According to industry sources on January 24, Lotte Home Shopping is planning to withdraw from the Chinese market and many other South Korean retailers in China are likely to follow suit due to its THAAD retaliation and excessive regulations.
Lotte Home Shopping entered the Chinese market back in July 2010, when it acquired 63.2% of Lucky Pai, which was the third-largest home shopping company in the market at that time, for US$130 million. However, it had to deal with problems related to licensing and joint venture formation, as well as increasing losses, from the get-go.
CJ O Shopping, in the meantime, is currently disposing of Nanfang CJ in Guangzhou. Nanfang CJ’s annual losses skyrocketed from three billion won to 20.1 billion won between 2014 and 2016. Hyundai Home Shopping, which stopped broadcasting in China in 2016, has been in management disputes with local companies since that year. Hyundai Home Shopping is likely to leave the Chinese market as well if the international arbitration in Singapore does not end well.

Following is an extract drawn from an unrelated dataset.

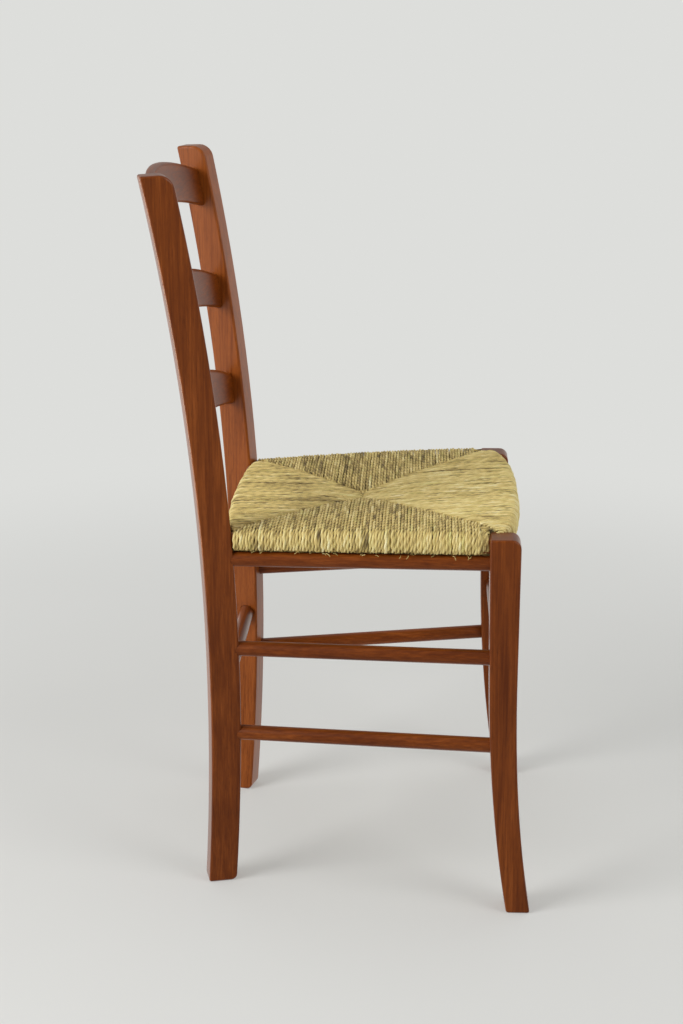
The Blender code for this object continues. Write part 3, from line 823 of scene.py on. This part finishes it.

Large South Korean supermarkets are leaving the Chinese market at an even more rapid pace. For example, e-mart sold five out of its six stores in China to CP Group of Thailand last month to complete its withdrawal from the Chinese market. e-mart entered the Chinese market in 1997 and used to run as many as 26 stores there. Lotte Mart is attempting to sell all of its 112 stores in China in a lump.